Hagop Demirciyan, nam-ı diğer Hagop Mıntzuri, o çok sevdiği uzun yürüyüşlere benzer uzun bir hayat sürer, 1978’e dek yaşar. Bir sürgün yeri olarak bellediği İstanbul’dan bir daha hiç ayrılmaz. Bir kez daha evlenir, bir kez daha çoluk çocuğa karışır. Yemcilik, fırıncılık, kâtiplik yapar. Hep yazar. Kayıp ülkesinin, zihnine en ince ayrıntısına dek nakşolunmuş hatıralarını, memleketinin insanını, hangi milletten olduklarına bakmadan canlandırır öykülerinde. Kitapları ve gazetelerde kalmış yazılarıyla Ermenice edebiyatın 20. yüzyıldaki en parlak isimlerinden biri olur. Ailesinin başına gelenleri, ancak ömrünün sonlarına doğru, yandaki sütunda okuyacağınız cümlelerle aktarır, kısaca, sessizce.


Mıntzuri’nin kaleminden

“1915 yılı nisan ayında İstanbul’daki Anadolulu Ermenilerin tehciri başladı. Ben zaten askerdim. Mayıs ayında memleketten mektup gelmedi. İki kez cevaplı telgraf çekildi, cevaplanamadı. Üçüncüsünde, “Burada değiller, bilinmeyen bir yere yollandılar” diye cevaplandı. Dedem Melkon seksen sekiz yaşındaydı. Annem Nanig elli beş, çocuklarım Nurhan altı, Maranig dört, Anahid iki, Haço dokuz aylık, karım Voğıda yirmi dokuz yaşında. Bunlar nasıl yürüdüler? Dedem Zıvazeğ çeşmesine kadar gidemezdi. (…) Evlerinin kapısını kilise kapısı gibi öpmüş ve ayrılmışlar. Evinizden, sizden birisi ölse, siz de birlikte ölmez misiniz? Artık çalışabilir misiniz? İşlerinizi, içeri dışarı sürdürebilir misiniz? Ben askerdim, emir altındaydım. Bırakırlar mıydı ki oturayım? Akşama kadar ortada olmak zorundaydım.

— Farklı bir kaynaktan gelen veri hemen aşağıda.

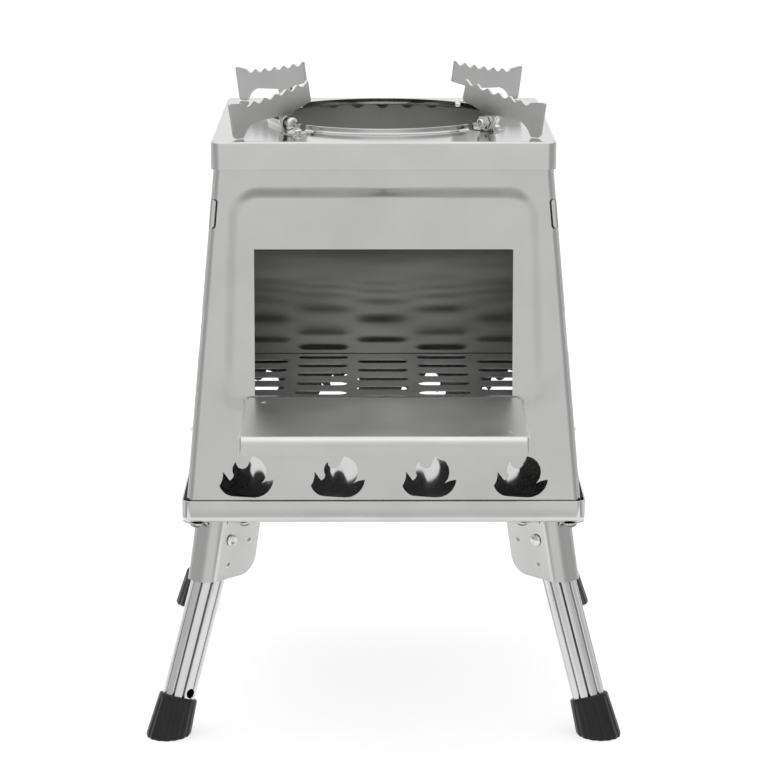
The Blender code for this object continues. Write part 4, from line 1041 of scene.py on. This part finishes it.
def build_door():
    half = DOOR_HIGH.x - DOOR_BEND
    front = DOOR_PIVOT.y - DOOR_LOW.y - DOOR_LIP_BEND
    reach = DOOR_BEND * QUARTER + (DOOR_HIGH.z - DOOR_LOW.z) - DOOR_BEND
    lip = DOOR_LIP_BEND * QUARTER + (DOOR_HIGH.z - DOOR_LOW.z) - DOOR_LIP_BEND
    pivot_drop = DOOR_BEND * QUARTER + (DOOR_HIGH.z - DOOR_PIVOT.z) - DOOR_BEND
    notch = LUG_RADIUS + 3 * GAP
    notch_end = DOOR_HIGH.x - DOOR_SHEET - GAP - SHEET - GAP
    ear = arc((half + pivot_drop, 0.0), DOOR_EAR_RADIUS, 0.0, pi, 12)
    right = [
        (half + DOOR_LIP_INSET, -front - lip),
        (half + DOOR_LIP_INSET, -front - DOOR_LIP_SLIT),
        (half + reach, -front - DOOR_LIP_SLIT),
        (half + reach, -3.0 * DOOR_EAR_RADIUS),
        *ear,
        (half + DOOR_BEND * QUARTER + DOOR_SHEET, -notch),
        (notch_end, -notch),
        (notch_end, 0.0),
    ]
    holes = [circle(DOOR_PIN_RADIUS + GAP, 16, (side * (half + pivot_drop), 0.0)) for side in (-1, 1)]
    for side, inset, before in DOOR_HOLES:
        holes.append(circle(DOOR_HOLE_RADIUS, 24, (side * (DOOR_HIGH.x - inset), -before)))
    bm = flat_sheet(right + mirrored(right), holes)
    for side in (1, -1):
        crease(bm, (side * half, 0.0), (0.0, 1.0), [side * step for step in bend_steps(DOOR_BEND)])
    crease(bm, (0.0, -front), (-1.0, 0.0), [-step for step in bend_steps(DOOR_LIP_BEND)])
    mesh = mesh_of(shaped(bm, door_surface))
    add_piece("door_sheet", mesh, "door", "door", Matrix.Translation(DOOR_PIVOT), ["door"], DOOR_SHEET)
    head = DOOR_PIN_DOME
    grip = SHEET + DOOR_SHEET + 3 * GAP
    profile = [(0.0, head)]
    profile += [(DOOR_PIN_HEAD * sin(a), head * cos(a)) for a in (0.4, 0.8, 1.2, QUARTER)]
    profile += [
        (DOOR_PIN_RADIUS, 0.0),
        (DOOR_PIN_RADIUS, -grip),
        (DOOR_PIN_HEAD * 0.85, -grip),
        (DOOR_PIN_HEAD * 0.7, -grip - head),
        (0.0, -grip - head),
    ]
    pin = moved(turned(profile, 24), ALONG_X)
    out = DOOR_HIGH.x + GAP
    for name, turn in (("right", 0.0), ("left", pi)):
        shift = Vector((out if turn == 0.0 else -out, 0, 0))
        place = Matrix.Translation(DOOR_PIVOT + shift) @ Matrix.Rotation(turn, 4, "Z")
        add_piece(f"{name}_door_rivet", pin, "fastener", "stove_body", place, [f"{name}_door_pin"], edge=0)


# Pot supports, drawn about their pivots: x outwards, y up


def support_outline():
    heel = -PIVOT_RISE + GAP
    lug = SUPPORT_LUG
    inner_end = SUPPORT_END_SLANT * (SUPPORT_INNER_TOP - 0.0100) - SUPPORT_INNER
    bend = heel + SUPPORT_HEEL_RISE
    foot = SUPPORT_OUTER - SUPPORT_END_SLANT * (SUPPORT_OUTER_TOP - bend)
    corners = [
        (inner_end, SUPPORT_INNER_TOP, 0.0),
        (-SUPPORT_INNER, 0.0106, 0.0),
        (-SUPPORT_INNER + 0.0007, 0.0097, 0.0),
        (-lug, 0.0062, 0.0),
        (-lug, 0.0, -lug),
        (lug, 0.0, 0.0),
        (lug + 0.0012, 0.0044, 0.0),
        (0.0205, 0.0034, 0.0016),
        (0.0305, heel + 0.0022, 0.0),
        (0.0318, heel, 0.0),
        (foot - SUPPORT_HEEL_RUN, heel, -0.0009),
        (foot, bend, 0.0),
        (SUPPORT_OUTER, SUPPORT_OUTER_TOP - 0.0010, -0.0003),
        (SUPPORT_OUTER - 0.0010, SUPPORT_OUTER_TOP, 0.0),
    ]
    points = bulged(corners, 8)
    first = SUPPORT_OUTER - SUPPORT_HEEL
    pitch = (first - inner_end) / TEETH
    rise = SUPPORT_INNER_TOP - (SUPPORT_OUTER_TOP - TOOTH_DROP)

    def crest(share):
        return SUPPORT_OUTER_TOP - TOOTH_DROP + rise * share**CREST_CURVE

    steps = 10
    for tooth in range(TEETH):
        for step in range(steps):
            share = step / steps
            depth = (0.5 - 0.5 * cos(2 * pi * share)) ** 0.8
            x = first - (tooth + share) * pitch
            points.append((x, crest((tooth + share) / TEETH) - depth * TOOTH_DEPTH))
    return points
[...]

(…) Üsküdar’dan, Selimiye Kışlası’ndan, kıyıdaki Kavak İskelesi’nde bulunan askeri fırına veya Devecioğlu’ndaki bizim fırına, Karacaahmet Duvardibi yollarında ne kadar gittim geldim. Seninkileri aklına getirme, kov aklından! Ne yediler, nerede yattılar? Düşünme! Ben, ölmeyip bu 1977 Eylül’üne kadar yaşamamı, bir ‘yirmi beş dakika’, evet yirmi beş dakikacık gecikmeye borçluyum.”

(Mıntzuri’nin Ermenice ‘Değer Ur Yes Yeğer Yem’ kitabında yer alan bu bölüm, Türkçe olarak, Tarih Vakfı’nın yayımladığı ‘İstanbul Anıları’ kitabında Silva Kuyumcuyan’ın çevirisiyle yayımlandı.)